Diet Gagal Lagi? Ini Alasan Berat Badan Susah Turun
Menurunkan berat badan sering kali dianggap mudah, makan lebih sedikit, olahraga lebih banyak. Namun, kenyataannya perjalanan itu tidak sesederhana rumus hitungan kalori.
Banyak orang mengalami progres lambat, berat badan stagnan, atau bahkan naik kembali setelah sempat turun. Jika Anda pernah merasakan hal ini, Anda tidak sendirian dan itu bukan semata-mata kesalahan Anda.
Menurut Jennah Siwak, dokter spesialis obesitas, alasan utama menurunkan berat badan terasa begitu sulit berakar dari biologi, genetik, lingkungan, hingga cara otak kita bekerja.
"Banyak perilaku makan terjadi di luar kesadaran kita. Tidak ada yang bangun di pagi hari dengan niat ingin merusak kesehatan lewat makan berlebihan," jelasnya mengutip dari Healthline.

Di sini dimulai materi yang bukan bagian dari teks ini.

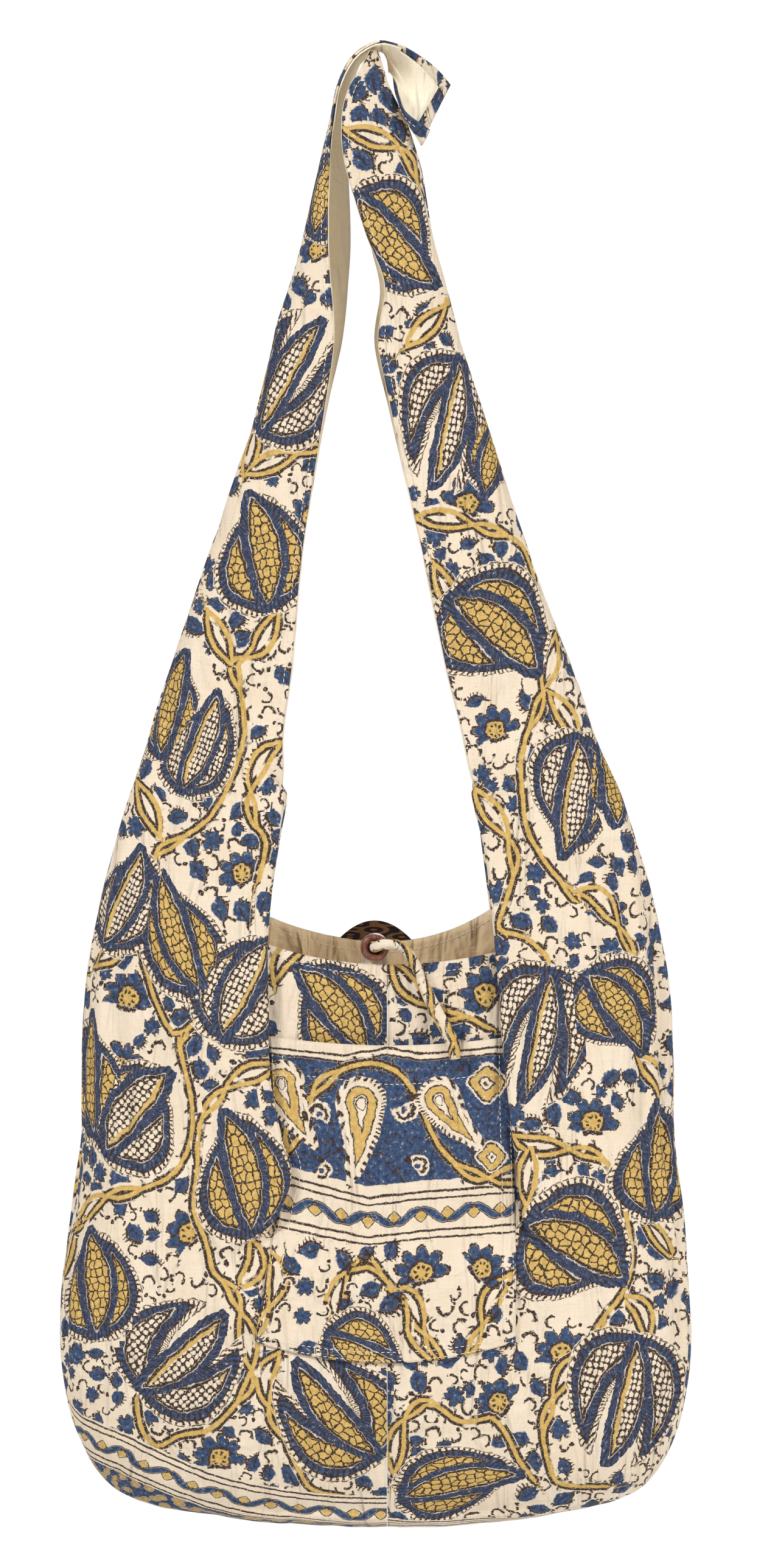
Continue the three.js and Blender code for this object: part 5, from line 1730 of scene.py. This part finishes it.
# The topstitching, as guide lines on the cloth that a node tree sews along
def stitch_tree():
    """Lays a stitch at every pitch along guide lines, each of a slightly different length."""
    tree = bpy.data.node_groups.new("Topstitch", "GeometryNodeTree")
    made = {}
    for label, kind, default, way in (
        ("Guides", "NodeSocketGeometry", None, "INPUT"), ("Pitch", "NodeSocketFloat", 0.0036, "INPUT"),
        ("Stitch length", "NodeSocketFloat", 0.0026, "INPUT"), ("Thread", "NodeSocketFloat", 0.00026, "INPUT"),
        ("Unevenness", "NodeSocketFloat", 0.12, "INPUT"), ("Seed", "NodeSocketInt", 4, "INPUT"),
        ("Material", "NodeSocketMaterial", None, "INPUT"), ("Stitches", "NodeSocketGeometry", None, "OUTPUT"),
    ):
        made[label] = tree.interface.new_socket(label, in_out=way, socket_type=kind)
        if default is not None:
            made[label].default_value = default
    start, end = tree.nodes.new("NodeGroupInput"), tree.nodes.new("NodeGroupOutput")
    given = {socket.name: Term(tree, socket) for socket in start.outputs if socket.name}
    line = node(tree, "GeometryNodeMeshToCurve", {"Mesh": given["Guides"]})
    even = node(tree, "GeometryNodeResampleCurve", {"Curve": line, "Length": given["Pitch"]}, mode="LENGTH")
    ball = node(tree, "GeometryNodeMeshUVSphere", {"Segments": 6, "Rings": 5, "Radius": 1.0})
    tangent = node(tree, "GeometryNodeInputTangent")
    turn = node(tree, "FunctionNodeAlignRotationToVector", {"Vector": tangent}, axis="Z")
    least = {"Min": 1.0 - given["Unevenness"], "Seed": given["Seed"]}
    chance = node(tree, "FunctionNodeRandomValue", least, "Value", data_type="FLOAT")
    long = chance * (given["Stitch length"] * 0.5)
    size = node(tree, "ShaderNodeCombineXYZ", {"X": given["Thread"], "Y": given["Thread"], "Z": long})
    laid = {"Points": even, "Instance": ball, "Rotation": turn, "Scale": size}
    real = node(tree, "GeometryNodeRealizeInstances", {"Geometry": node(tree, "GeometryNodeInstanceOnPoints", laid)})
    finish = node(tree, "GeometryNodeSetMaterial", {"Geometry": real, "Material": given["Material"]})
    feed(tree, end.inputs["Stitches"], finish)
    return tree, made


def sew(name, lines, material, **sizes):
    """Sews along guide lines given in millimetres, and returns the stitches as one plain mesh."""
    points = np.concatenate(lines) * MM
    edges, start = [], 0
    for line in lines:
        edges += [(start + k, start + k + 1) for k in range(len(line) - 1)]
        start += len(line)
    mesh = bpy.data.meshes.new(name + "_guide")
    mesh.from_pydata([tuple(p) for p in points], edges, [])
    guide = shown(name + "_guide", mesh)
    sewing = guide.modifiers.new("Topstitch", "NODES")
    sewing.node_group = STITCH_TREE
    sewing[STITCH_SOCKETS["Material"].identifier] = material
    for label, value in sizes.items():
        sewing[STITCH_SOCKETS[label.replace("_", " ")].identifier] = value
    guide.update_tag()
    seen = guide.evaluated_get(bpy.context.evaluated_depsgraph_get())
    plain = bpy.data.meshes.new_from_object(seen)
    plain.name = name
    bpy.data.objects.remove(guide)
    made = shown(name, plain)
    plain.polygons.foreach_set("use_smooth", np.ones(len(plain.polygons), bool))
    return made


STITCH_TREE, STITCH_SOCKETS = stitch_tree()
THREAD_LIFT, HEM_INSET, LIP_INSET = 0.12, 4.0, 6.5


def inset_spot(points, normals, row, inset):
    """The place in from the start of a row of the cloth, with the cloth's normal there."""
    run = points[row]
    gone = gone_along(run)
    spot = np.array([np.interp(inset, gone, run[:, k]) for k in range(3)])
    return spot, normals[row[int(np.searchsorted(gone, inset))]]


hem_lines, lip_lines, inner_lines = [], [], []
for side in ("left", "right"):
    _, points, numbers, high_numbers = halves[side]
    quads = np.concatenate([grid_quads(numbers), grid_quads(high_numbers)])
    if side == "left":
        quads = quads[:, ::-1]
    normals = sheet_normals(points, quads)
    for way in (1, -1):
        spots = [inset_spot(points, normals, row[::way], HEM_INSET) for row in high_numbers[12:-3]]
        hem_lines.append(np.array([spot + n * THREAD_LIFT for spot, n in spots]))
    # Along the mouth's edge the line runs down each column of the panel by the same distance.
    panel = PANEL_STEPS + 1
    for columns, lift, target in (
        (numbers[:, :panel], THREAD_LIFT, lip_lines), (numbers[:, -panel:], -PLY - THREAD_LIFT, inner_lines),
    ):
        spots = [inset_spot(points, normals, column[::-1], LIP_INSET) for column in columns.T]
        line = np.array([spot + n * lift for spot, n in spots])
        target.append(line)
        if target is inner_lines:
            lip_lines.append(line + np.array([0, PLY + 2 * THREAD_LIFT, 0]))

pocket_grid = pocket_points.reshape(POCKET_LINES + 1, POCKET_COLUMNS + 1, 3)
pocket_normals = sheet_normals(pocket_points, pocket_quads).reshape(pocket_grid.shape)


def pocket_guide(across, up):
    """A line on the pocket at shares across and up it."""
    i, j = np.broadcast_arrays(np.asarray(across) * POCKET_COLUMNS, np.asarray(up) * POCKET_LINES)
    i0, j0 = np.minimum(i.astype(int), POCKET_COLUMNS - 1), np.minimum(j.astype(int), POCKET_LINES - 1)
    s, t = (i - i0)[:, None], (j - j0)[:, None]

    def at(grid):
        return mix(mix(grid[j0, i0], grid[j0, i0 + 1], s), mix(grid[j0 + 1, i0], grid[j0 + 1, i0 + 1], s), t)

    return at(pocket_grid) + at(pocket_normals) * THREAD_LIFT


pocket_lines = []
for inset in (0.012, 0.055):
    low = inset * 0.8
    way = np.linspace(0.995, low, 90)
    foot = np.linspace(inset, 1 - inset, 90)
    pocket_lines += [pocket_guide(inset, way), pocket_guide(foot, low), pocket_guide(1 - inset, way)]
pocket_lines.append(pocket_guide(np.linspace(0.02, 0.98, 80), 0.905 + 0.006 * np.sin(np.linspace(0, 9, 80))))
stitches = [
    sew("hem_stitches", hem_lines, THREAD),
    sew("lip_stitches", lip_lines, THREAD),
    sew("lining_stitches", inner_lines, THREAD),
    sew("pocket_stitches", pocket_lines, THREAD),
]
for piece in (pocket, bead, tie, anchor, tab, *stitches):
    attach(piece, "root")


def cut_size(points, rows, column):
    """The flat size of a cloth: its widest row and its longest run, in metres."""
    def run(line):
        return float(np.linalg.norm(np.diff(points[line], axis=0), axis=1).sum()) * MM

    return max(run(row) for row in rows), run(column)


def area_of(points, quads):
    a, b, c, d = (points[quads[:, k]] for k in range(4))
    return float(np.linalg.norm(np.cross(c - a, d - b), axis=1).sum() / 2) * MM * MM


for side in ("left", "right"):
    (printed, lining), points, numbers, high_numbers = halves[side]
    middle = len(ACROSS) // 2
    up_middle = middle - int(np.searchsorted(ACROSS, HEM - 1e-6))
    column = np.concatenate([numbers[:, middle], high_numbers[1:, up_middle]])
    wide, long = cut_size(points, numbers, column)
    area = area_of(points, np.concatenate([grid_quads(numbers), grid_quads(high_numbers)]))


# Light and camera
BAG_MIDDLE, FLOOR_RADIUS, FLOOR_Z = Vector((0, 0, -0.5)), 2.0, -1.25
CAMERA_AWAY, VIEW_HEIGHT, FILM = 4.5, 1.015, 36.0
for name, at, size, power in (
    ("key", (-2.3, -2.1, 1.3), 0.8, 77.0),
    ("fill", (2.4, -2.1, 0.3), 1.6, 62.0),
    ("back", (0.6, 2.6, 1.4), 1.6, 40.0),
):
    lamp = bpy.data.lights.new(name, "AREA")
    lamp.size, lamp.energy = size, power
    light = shown(name, lamp)
    light.location = at
    light.rotation_euler = (BAG_MIDDLE - Vector(at)).to_track_quat("-Z", "Y").to_euler()

floor_mesh = bpy.data.meshes.new("floor")
turns = [k * math.pi / 32 for k in range(64)]
rim = [(FLOOR_RADIUS * math.cos(turn), FLOOR_RADIUS * math.sin(turn), FLOOR_Z) for turn in turns]
floor_mesh.from_pydata(rim, [], [list(range(64))])
floor = shown("floor", floor_mesh)
pale, _, pale_shader = new_material("pale floor")
pale_shader.inputs["Base Color"].default_value = (0.86, 0.86, 0.85, 1)
pale_shader.inputs["Roughness"].default_value = 0.9
floor.data.materials.append(pale)

camera_data = bpy.data.cameras.new("camera")
camera = shown("camera", camera_data)
camera.location = (0.0024, -CAMERA_AWAY, -0.472)
camera.rotation_euler = (math.pi / 2, 0, 0)
camera_data.sensor_fit = "VERTICAL"
camera_data.sensor_height = FILM
camera_data.lens = FILM * CAMERA_AWAY / VIEW_HEIGHT
bpy.context.scene.camera = camera

world = bpy.data.worlds.new("studio")
bpy.context.scene.world = world
world.use_nodes = True
sky = world.node_tree
soft = sky.nodes["Background"]
soft.inputs["Color"].default_value = (1, 1, 1, 1)
soft.inputs["Strength"].default_value = 0.34
seen = sky.nodes.new("ShaderNodeBackground")
seen.inputs["Color"].default_value = (1, 1, 1, 1)
seen.inputs["Strength"].default_value = 1.0
path, chosen = sky.nodes.new("ShaderNodeLightPath"), sky.nodes.new("ShaderNodeMixShader")
sky.links.new(path.outputs["Is Camera Ray"], chosen.inputs[0])
sky.links.new(soft.outputs[0], chosen.inputs[1])
sky.links.new(seen.outputs[0], chosen.inputs[2])
sky.links.new(chosen.outputs[0], sky.nodes["World Output"].inputs["Surface"])
bpy.context.scene.view_settings.view_transform = "Standard"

Berikut ini beberapa alasan kenapa berat badan terasa semakin sulit diturunkan:
1. Otak dirancang untuk melawan penurunan berat badan
Tubuh manusia memiliki sistem pertahanan alami terhadap penurunan berat badan. Saat lemak tubuh berkurang, hormon leptin ikut turun, memberi sinyal pada otak bahwa kita sedang "kelaparan". Akibatnya, rasa lapar meningkat, muncul keinginan mengudap, sementara metabolisme justru melambat.
2. Faktor genetik punya peran besar
Mengapa ada orang yang bisa makan banyak tanpa mudah gemuk, sementara yang lain harus sangat berhati-hati? Jawabannya bisa jadi ada pada genetik. Penelitian menunjukkan 40-70 persen indeks massa tubuh (BMI) ditentukan oleh faktor gen. Meski begitu, lingkungan dan gaya hidup tetap berperan.
3. Metabolisme ikut melambat
Salah satu hal paling menjengkelkan saat menurunkan berat badan adalah semakin lama semakin sulit. Ini disebabkan oleh fenomena metabolic adaptation, yakni tubuh menurunkan laju pembakaran energi agar tidak kehilangan lebih banyak berat. Jadi, meski pola makan sama, kalori yang dibakar semakin sedikit.
4. Stres, tidur, dan emosi ikut memengaruhi
Kondisi mental dan fisik juga memegang peranan penting. Stres kronis bisa memicu emotional eating, sementara kurang tidur membuat hormon pengatur nafsu makan (ghrelin dan leptin) jadi kacau.
Saat lelah atau tertekan, impulsivitas meningkat. Otak sulit menolak makanan tinggi gula atau lemak.
5. Lingkungan dan faktor medis
Tantangan lain datang dari lingkungan. Pekerja shift malam, misalnya, sering mengalami gangguan ritme sirkadian yang memengaruhi metabolisme. Di sisi lain, keterbatasan akses ke makanan sehat di beberapa wilayah membuat pilihan jatuh pada makanan instan berkalori tinggi.
Tak hanya itu, beberapa obat juga bisa memicu kenaikan berat badan, seperti antidepresan, stabilisator mood, obat diabetes, hingga steroid. Meski demikian, Siwak menekankan agar pasien tidak menghentikan obat tanpa arahan dokter.